Pantry Panic is the third animated cartoon short in the Woody Woodpecker series. Released theatrically on November 24, 1941, the film was produced by Walter Lantz Productions and distributed by Universal Pictures. This is the only cartoon of when Woody doesn't say "Guess Who?" in the opening titles, although his trademark laugh in the cartoon itself is still present.

Plot 

Woody stays behind to swim while the other birds in the forest migrate south for the winter. Just after the other birds leave, the cold of winter sets in instantly, to the point that Woody's swimming hole freezes solid after he jumps in. Woody does not worry, because he has stored up plenty of food. However, a snow storm enters his house and makes off with all of his possessions, food included.

Two weeks later, Woody is delusional and literally staring starvation, personified as something vaguely resembling the Grim Reaper, in the face. A month later, a hungry cat happens upon Woody's cabin (aware of the viewers reading one of the title cards and its description of said "hungry little kitty cat"), and conspires to eat the woodpecker. The famished Woody, however, plans just as quickly to eat the cat, and the two duel. Eventually, a moose appears at Woody's open door, and the starving cat and woodpecker chase after it to capture and eat it. Afterwards, however, the meal proves not to be enough to satisfy both Woody and the cat, who instantly resume their game of trying to eat each other.

Voice cast 
 Danny Webb as Woody Woodpecker, Korny Kat, and Moose
 Mel Blanc as Woody Woodpecker (some lines)
 Margaret McKay as Birds
 Marjorie Tarlton as Birds
 Kent Rogers as Woody Woodpecker (one line), Birds

Production notes 
Like most of early 1940s Lantz cartoons, Pantry Panic carried no director's credit. Lantz himself has claimed to have directed this cartoon.

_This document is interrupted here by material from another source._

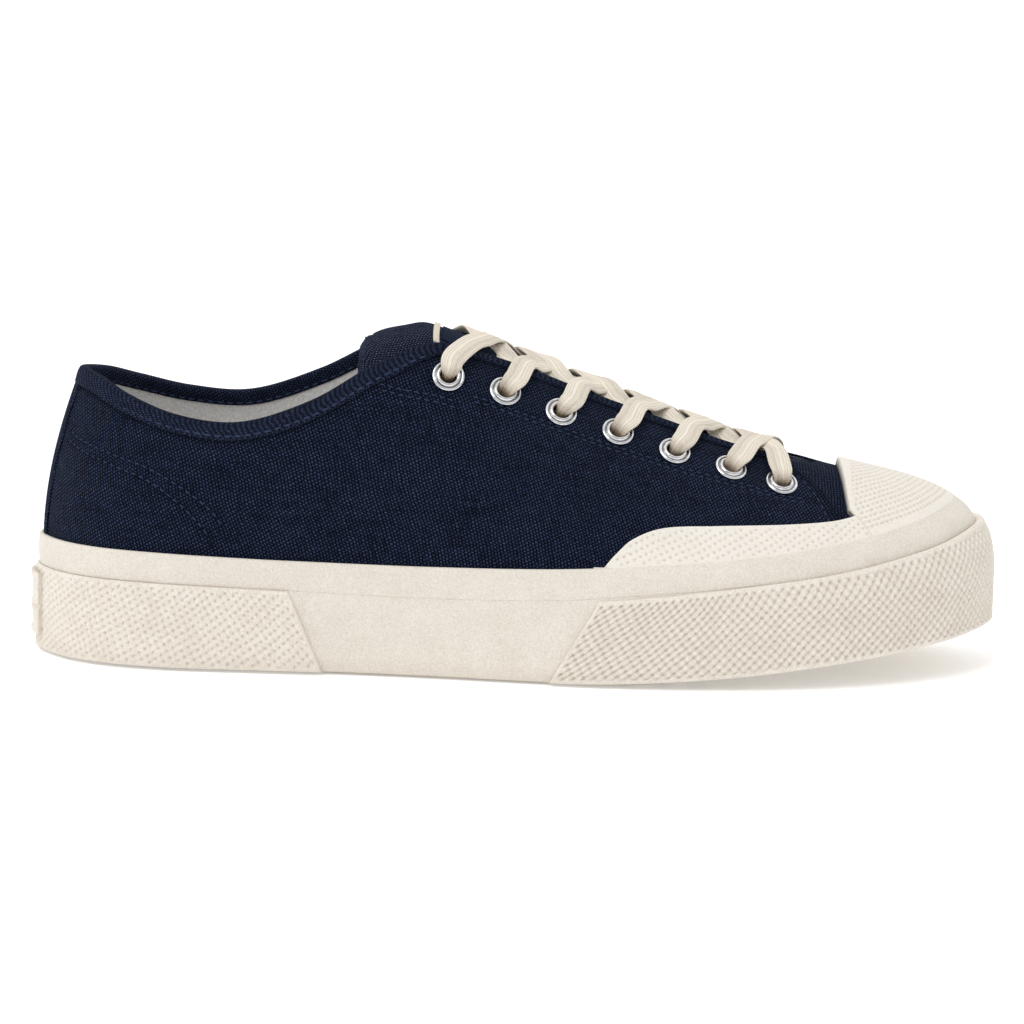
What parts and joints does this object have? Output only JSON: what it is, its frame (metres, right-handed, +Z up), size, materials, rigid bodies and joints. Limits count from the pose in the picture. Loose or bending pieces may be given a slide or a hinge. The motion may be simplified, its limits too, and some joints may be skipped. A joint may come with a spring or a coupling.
{
  "type": "low canvas sneaker",
  "caption": "Low lace-up canvas shoe for the right foot, with a thick moulded rubber sole, textured side strips, a rubber toe cap and metal eyelets.",
  "frame": {"origin": "on the floor under the middle of the shoe's length and width, the bottom centre of its box", "axes": "+X towards the toe, +Y towards the inner side of the foot, +Z up"},
  "size_m": [0.3002, 0.1029, 0.1045],
  "materials": {
    "tread_rubber": "matt cream rubber with moulded grooves",
    "sole_rubber": "matt cream rubber, finely grained",
    "smooth_rubber": "smooth cream rubber band",
    "strip_rubber": "cream rubber with a raised lattice",
    "patch_rubber": "plain moulded cream rubber",
    "cap_rubber": "cream rubber with curved rows of dots",
    "guard_rubber": "cream rubber with staggered dots",
    "canvas": "navy duck canvas with rolled binding and tone stitching",
    "tongue_canvas": "navy duck canvas with a blank woven label",
    "insole_cloth": "pale grey lining cloth",
    "eyelet_metal": "polished silver rings",
    "lace_cotton": "flat ecru cotton braid"
  },
  "bodies": {
    "root": {"outsole": "tread_rubber", "midsole": "sole_rubber", "insole": "insole_cloth", "rand": "smooth_rubber", "heel_strip": "strip_rubber", "toe_strip": "strip_rubber", "heel_patch": "patch_rubber", "upper": "canvas", "toe_cap": "cap_rubber", "toe_guard_outer": "guard_rubber", "toe_guard_inner": "guard_rubber", "tongue": "tongue_canvas", "eyelet_outer_1": "eyelet_metal", "eyelet_outer_2": "eyelet_metal", "eyelet_outer_3": "eyelet_metal", "eyelet_outer_4": "eyelet_metal", "eyelet_outer_5": "eyelet_metal", "eyelet_outer_6": "eyelet_metal", "eyelet_outer_7": "eyelet_metal", "eyelet_inner_1": "eyelet_metal", "eyelet_inner_2": "eyelet_metal", "eyelet_inner_3": "eyelet_metal", "eyelet_inner_4": "eyelet_metal", "eyelet_inner_5": "eyelet_metal", "eyelet_inner_6": "eyelet_metal", "eyelet_inner_7": "eyelet_metal", "lace_crossing_1": "lace_cotton", "lace_crossing_2": "lace_cotton", "lace_crossing_3": "lace_cotton", "lace_crossing_4": "lace_cotton", "lace_crossing_5": "lace_cotton", "lace_crossing_6": "lace_cotton"}
  },
  "joints": []
}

Pantry Panic was the third cartoon in the Woody Woodpecker series, featuring an early, garish Woody Woodpecker design. It was the only short with Danny Webb as Woody's voice, and also the last short to feature Mel Blanc since Blanc had recorded Woody's earliest dialogue before he got an exclusive contract to do voice work for cartoons solely for Leon Schlesinger Productions. However, Blanc's recording of the woodpecker's trademark laugh would continue to be recycled until 1951, when Grace Stafford rerecorded a softer version, while Woody's "Guess Who?", also provided by Blanc, would continue to be used in the opening titles until the end of the series in 1972.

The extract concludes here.